Now, admittedly: I am being a bit of a brat considering I get to live here for free. But man, the lack of technological adoption in this home drives me crazy. My parents own and use a rotary telephone. Every time I watch Mad Men on television and I see them using their rotary telephones in a retro-fantastic kind of way, I need only look over at my parents’ chartreuse rotary telephone and feel incredibly frustrated. I told my friend about my parents’ rotary phone and she was like, “That’s so cool! I have a collection of rotary telephones!” (that she has purchased at inflated prices from thrift stores in SF.) But my parents don’t have this vintage treasure b/c they are cool and ironic hipsters. They literally just never thought to unplug the device or follow the latest telephonic trends over the past… um like 30 years….

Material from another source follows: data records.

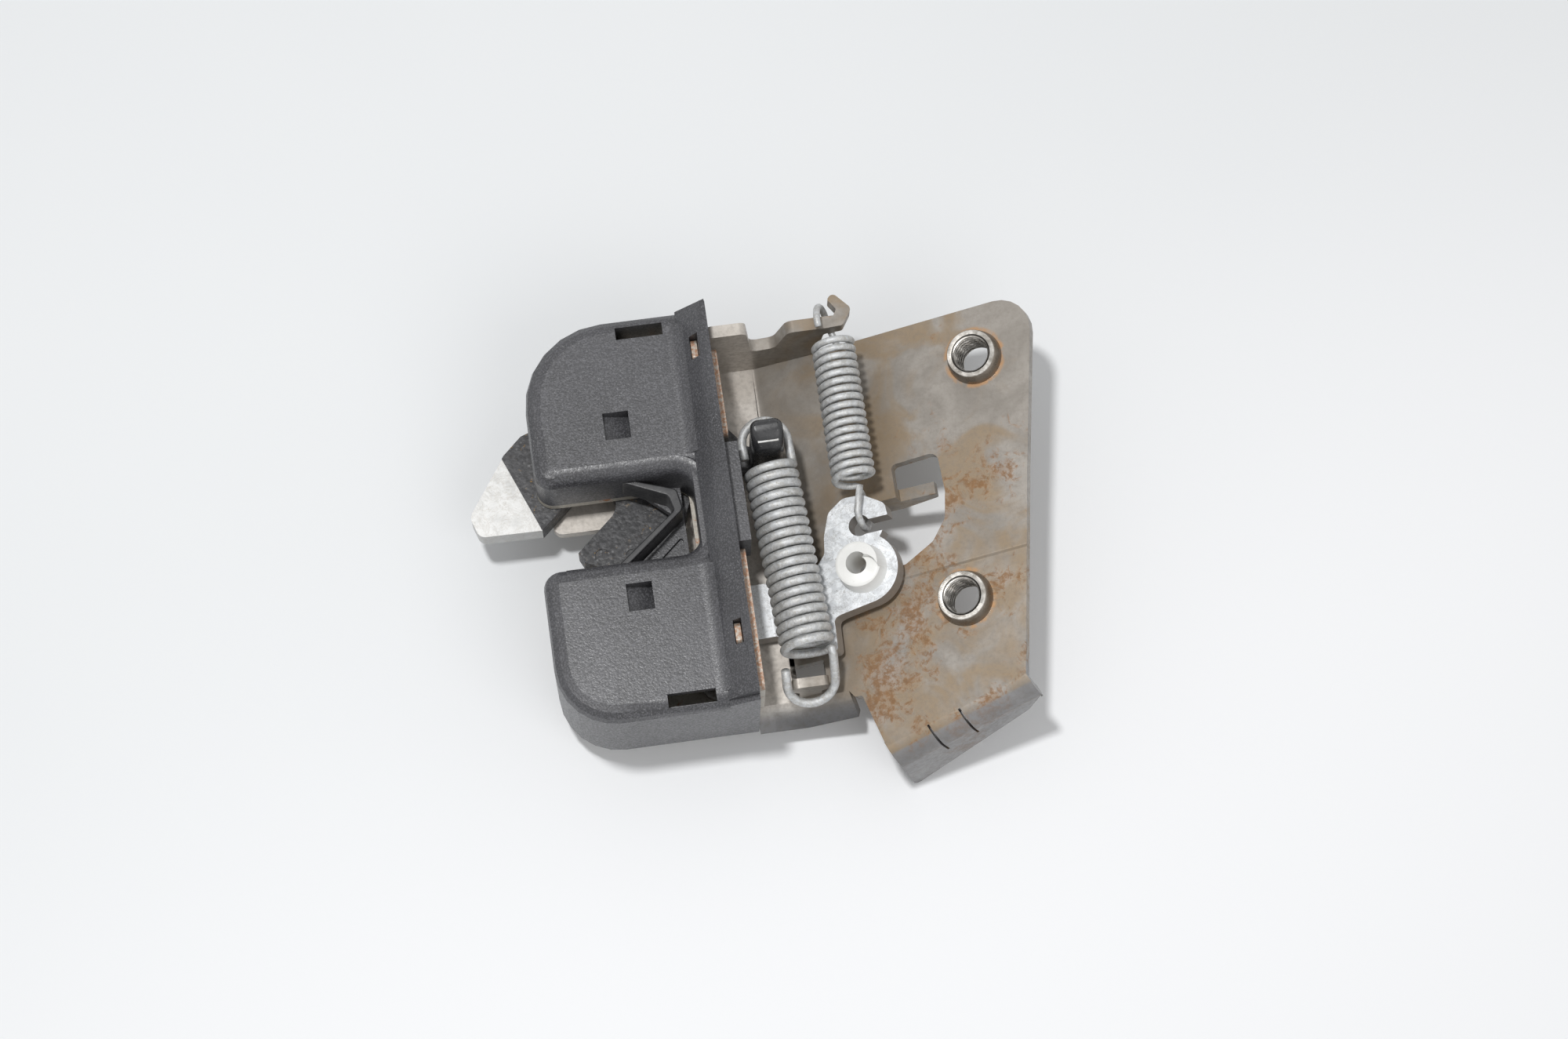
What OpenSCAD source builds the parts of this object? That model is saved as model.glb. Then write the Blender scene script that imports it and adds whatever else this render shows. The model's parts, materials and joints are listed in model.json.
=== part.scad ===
// Seat backrest lock: a rotary claw catches a floor striker, a pawl lever holds it.
// Origin: axis of the caught striker on the top face of the base plate.
// X runs along the striker slot towards the fixing wing, Y across it, Z up through the stack.

/* [Sheet metal] */
// Thickness of the base plate and its wing
base_t = 2.5; // [2:0.1:2.9]
// Thickness of the front plate
front_t = 2; // [1.5:0.1:2.4]
// Space between base plate and front plate
plate_gap = 6.5; // [6.5:0.1:7.5]
// Inside radius of the sheet metal bends
bend_r = 1.5; // [1:0.1:2]

/* [Base plate] */
// Half width of the striker slot
slot_half = 5.1; // [4.5:0.1:5.4]
// Left edge of the base plate
base_left = 20.6; // [19.5:0.1:20.8]
// Inner face of the upper flange
flange_y = 35; // [35:0.1:35.4]
// Height of the upper flange at the front plate
flange_h = 21.5; // [19:0.5:23]
// Height of the spring arm of the upper flange
arm_h = 19; // [17.5:0.5:20]
// Distance from the slot to the fold of the lower skirt
skirt_y = 35.9; // [35.5:0.1:36.2]
// Length of the lower skirt
skirt_len = 6.4; // [5:0.1:7.5]
// Slope of the lower skirt
skirt_angle = 45; // [40:1:50]
// Height of the spring tab
tab_h = 8; // [7:0.1:9]

/* [Wing] */
// Distance from the slot end to the wing bend
wing_x = 24.2; // [24:0.1:25]
// Angle of the wing
wing_angle = 20; // [18:0.5:21]
// Distance along the wing to its upper outer corner
wing_len = 60; // [58:0.1:63]
// Depth of the lower lip
lip_h = 19; // [15:0.5:22]
// Slope of the lip along the wing
lip_angle = 21.5; // [20:0.5:22.5]

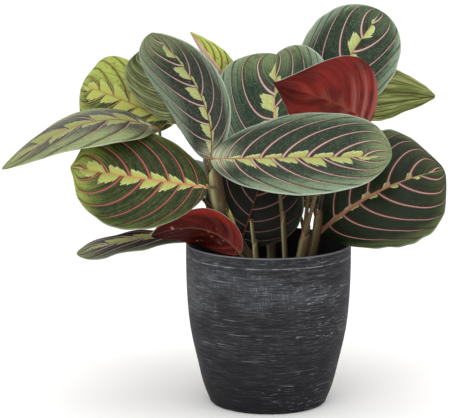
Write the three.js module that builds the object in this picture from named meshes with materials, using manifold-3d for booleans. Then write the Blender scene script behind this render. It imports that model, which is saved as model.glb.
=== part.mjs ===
// A prayer plant (Maranta) in a round pot: broad oval leaves with a V along the midrib,
// each on a thin petiole, growing from leafy shoots that stand in the soil.
// Millimetres, +Z up. The origin is the centre of the pot's base, and the front is -Y.
import * as THREE from "three";
import { mergeVertices } from "three/addons/utils/BufferGeometryUtils.js";
import Module from "manifold-3d";

const wasm = await Module();
wasm.setup();

// Pot and soil
const POT_SIDES = 40;
const POT_WALL = 3;
const POT_FLOOR = 4;
const POT_LIP = 1;
// [radius, height] up the outside, from the flat underside to the rim
const POT_OUTLINE = [
  [44.5, 0], [46.2, 1.5], [51.4, 15], [55.8, 33], [61.8, 61], [64.3, 88], [65, 112], [65, 128],
];
const SOIL_LEVEL = 101;
const SOIL_LUMP = 1.2;
const SOIL_RINGS = [50, 38, 26, 13, 0];
const CLEARANCE = 0.3;

// Leaf blades and stems
const BLADE_THICKNESS = 0.8;
const BLADE_ROWS = 10;
const BLADE_HALF_COLUMNS = 2;
const BLADE_NECK = 1.6;
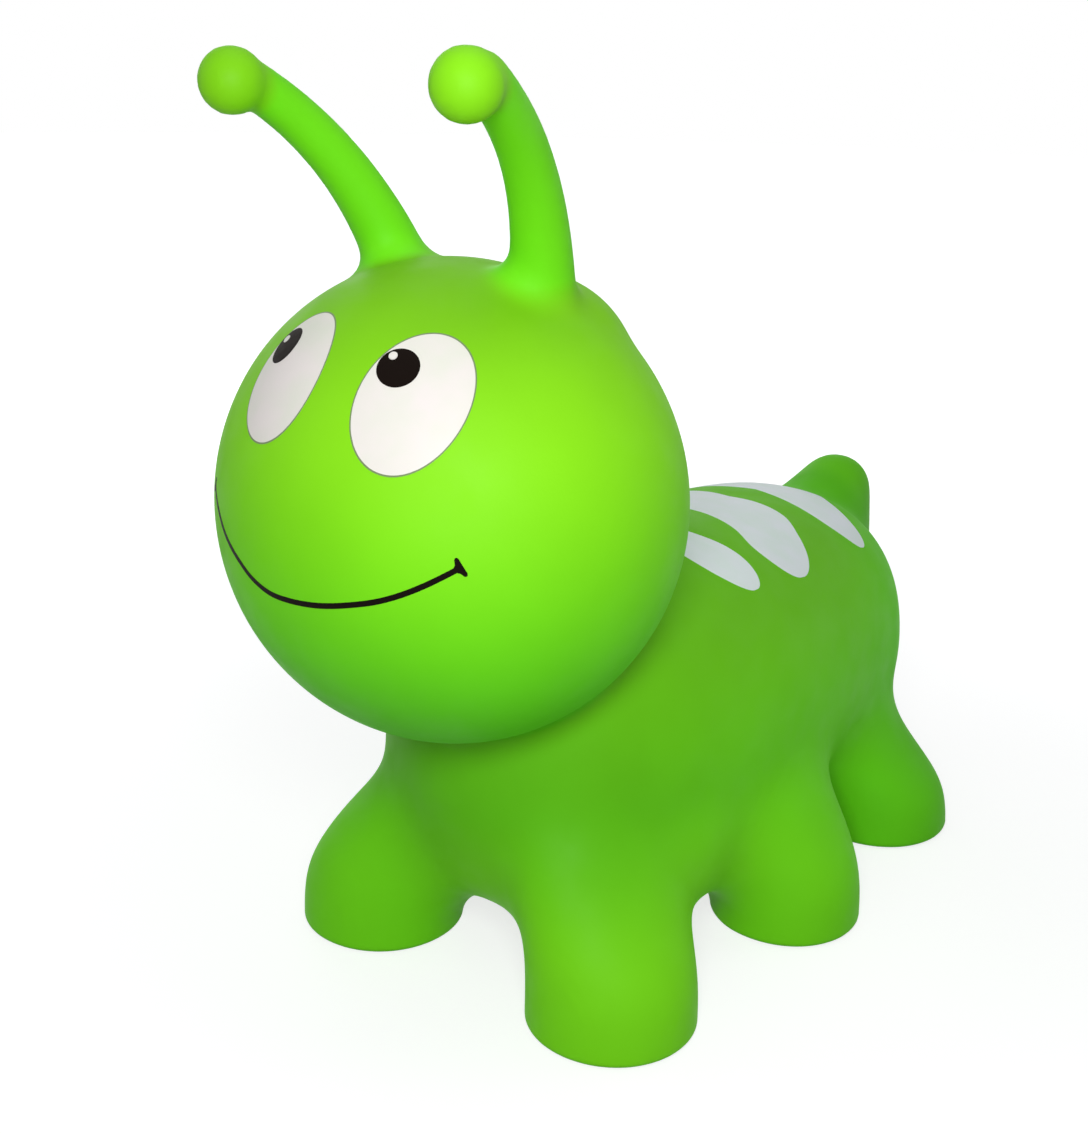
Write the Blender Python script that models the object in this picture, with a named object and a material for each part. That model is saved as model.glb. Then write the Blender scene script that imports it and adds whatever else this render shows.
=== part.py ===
"""Inflatable bug hopper: a six-legged ride-on animal, one moulded vinyl skin blown up through its belly.

The skin is hollow and is divided where the real one creases or flexes: head, torso, tail, six legs
that each end in a foot, and two antennae that serve as handles. Every piece opens into the next, so
the air chamber is one space. The valve is in the belly, and the face and stripes are printed films.

Metres, +Z up. The animal faces -Y, its left side is +X, and the origin is on the floor under the
middle of its length.
"""

import math

import bmesh
import bpy
from mathutils import Matrix, Vector

# Finishes, as (name, linear colour, roughness)
LIME_VINYL = ("lime vinyl", (0.25, 0.62, 0.03), 0.42)
WHITE_INK = ("white ink", (0.90, 0.90, 0.88), 0.45)
BLACK_INK = ("black ink", (0.015, 0.013, 0.012), 0.40)
VALVE_VINYL = ("valve vinyl", (0.80, 0.82, 0.78), 0.35)

# Direction of each side along X
SIDES = {"left": 1, "right": -1}

# Edges sharper than this are shaded as edges, in degrees
SHARP_ANGLE = 40.0

# Skin
WALL = 0.002
SOLE = 0.003
GAP = 0.0003
FILM = 0.0005

# Head, an ellipsoid a little short from front to back
HEAD_CENTRE = Vector((0.0, -0.1954, 0.3104))
HEAD_RADII = Vector((0.1311, 0.1253, 0.1326))
HEAD_SEGMENTS = 30
HEAD_RINGS = 17

# Torso, as keys of (distance along Y, height of the back, height of the belly, half width, how much
# narrower it gets towards the back)
TORSO_KEYS = (
    (-0.200, 0.215, 0.068, 0.060, 0.00),
    (-0.160, 0.240, 0.044, 0.083, 0.00),
    (-0.100, 0.256, 0.032, 0.107, 0.00),
    (-0.010, 0.256, 0.029, 0.117, 0.00),
    (0.090, 0.245, 0.031, 0.114, 0.02),
    (0.190, 0.2335, 0.041, 0.102, 0.06),
    (0.240, 0.212, 0.050, 0.088, 0.10),
    (0.282, 0.156, 0.061, 0.072, 0.12),
)
CHEST_ROUND = 0.050
RUMP_ROUND = 0.075
TORSO_SQUARENESS = 2.4
TORSO_SEGMENTS = 28
FIRST_RING_ANGLE = 4.0
ROUND_STEPS = 4
BARREL_STEPS = 7

# Feet, as the middles of their soles
FEET = {
    "front_left": Vector((0.0932, -0.1592, 0.0)),
    "front_right": Vector((-0.0925, -0.1505, 0.0)),
    "mid_left": Vector((0.1156, 0.0160, 0.0)),
    "mid_right": Vector((-0.1156, 0.0160, 0.0)),
    "rear_left": Vector((0.1050, 0.1780, 0.0)),
    "rear_right": Vector((-0.1050, 0.1780, 0.0)),
}

# Legs, as keys of (height, radius across, radius along, share of the drift towards the body)
LEG_KEYS = {
    "front": (
        (0.000, 0.0520, 0.0520, 0.00),
        (0.030, 0.0516, 0.0520, 0.01),
        (0.050, 0.0490, 0.0540, 0.09),
        (0.080, 0.0470, 0.0600, 0.33),
        (0.110, 0.0460, 0.0670, 0.66),
        (0.140, 0.0430, 0.0710, 1.00),
    ),
    "mid": (
        (0.000, 0.0495, 0.0495, 0.00),
        (0.030, 0.0495, 0.0500, 0.02),
        (0.050, 0.0490, 0.0530, 0.12),
        (0.080, 0.0485, 0.0610, 0.38),
        (0.110, 0.0475, 0.0680, 0.69),
        (0.140, 0.0430, 0.0720, 1.00),
    ),
    "rear": (
        (0.000, 0.0520, 0.0520, 0.00),
        (0.030, 0.0508, 0.0518, 0.04),
        (0.050, 0.0468, 0.0530, 0.20),
        (0.080, 0.0415, 0.0580, 0.48),
        (0.110, 0.0375, 0.0630, 0.74),
        (0.140, 0.0350, 0.0660, 1.00),
    ),
}

# How far each pair of legs leans inward and along Y on the way up
LEG_DRIFT = {"front": (0.068, 0.050), "mid": (0.072, 0.000), "rear": (0.072, -0.024)}
LEG_SEGMENTS = 20
LEG_TOP = 0.135
LEG_STEPS = 4
SOLE_ROUND = 0.0042
SOLE_ROUND_STEPS = 3
SOLE_INSET = 0.004
FOOT_HEIGHT = 0.020

# Antennae, bent handles with a ball end, as (root, bend, middle of the ball)
ANTENNAE = {
    "left": (
        Vector((0.0498, -0.1870, 0.4331)),
        Vector((0.0612, -0.2056, 0.5072)),
        Vector((0.0848, -0.2930, 0.5370)),
    ),
    "right": (
        Vector((-0.0490, -0.1812, 0.4315)),
        Vector((-0.0656, -0.2052, 0.5012)),
        Vector((-0.0792, -0.2729, 0.5305)),
    ),
}
ANTENNA_RADII = (0.0176, 0.0121)
ANTENNA_FLARE = 2
ANTENNA_BALL = 0.0169
ANTENNA_FLEX = 0.32
ANTENNA_PIVOT = 0.18
ANTENNA_SINK = 0.15
ANTENNA_ROOT_STEPS = 4
ANTENNA_STEM_STEPS = 7
ANTENNA_SEGMENTS = 14

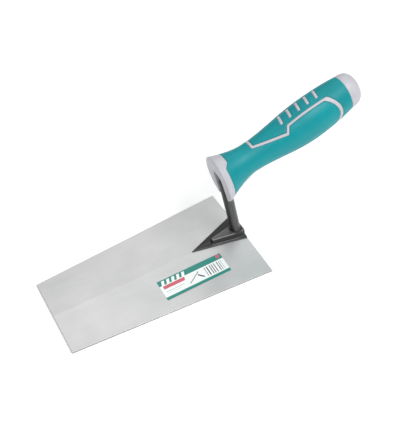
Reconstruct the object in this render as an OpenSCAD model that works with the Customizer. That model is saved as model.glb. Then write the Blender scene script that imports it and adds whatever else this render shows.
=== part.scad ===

Anyhoo, this post was supposed to be about the fun day I had in SF yesterday. My friend invited me to go hiking with her and her coworkers in Lands End, San Francisco. Then we had Burmese food (yum!) and then I joined my friend (in town for Bay to Breakers) and drank beer in Dolores Park (where cool and ironic hipsters like to congregate.) Being cooped up at home, it was really nice to have a great day in the city. Since my friend knows my tendencies to hermit, I appreciate her effort to get me out of my comfort zone to do something fun– even the text she sent me at 10:30 pm the night before reminding me to make it out there.
So yeah, this post is about kind of nothing. I guess I just feel happy that I have people that care about me and are trying to help me get past this tough time. It gives me more strength to tackle the things I have to tackle.
I have a job that I found on Friday that seems like a great opportunity. I have my resume and cover letter done and have to apply tomorrow. I love finding opportunities that get me excited. It injects a certain level of hope and passion into what is otherwise such a very disappointing effort.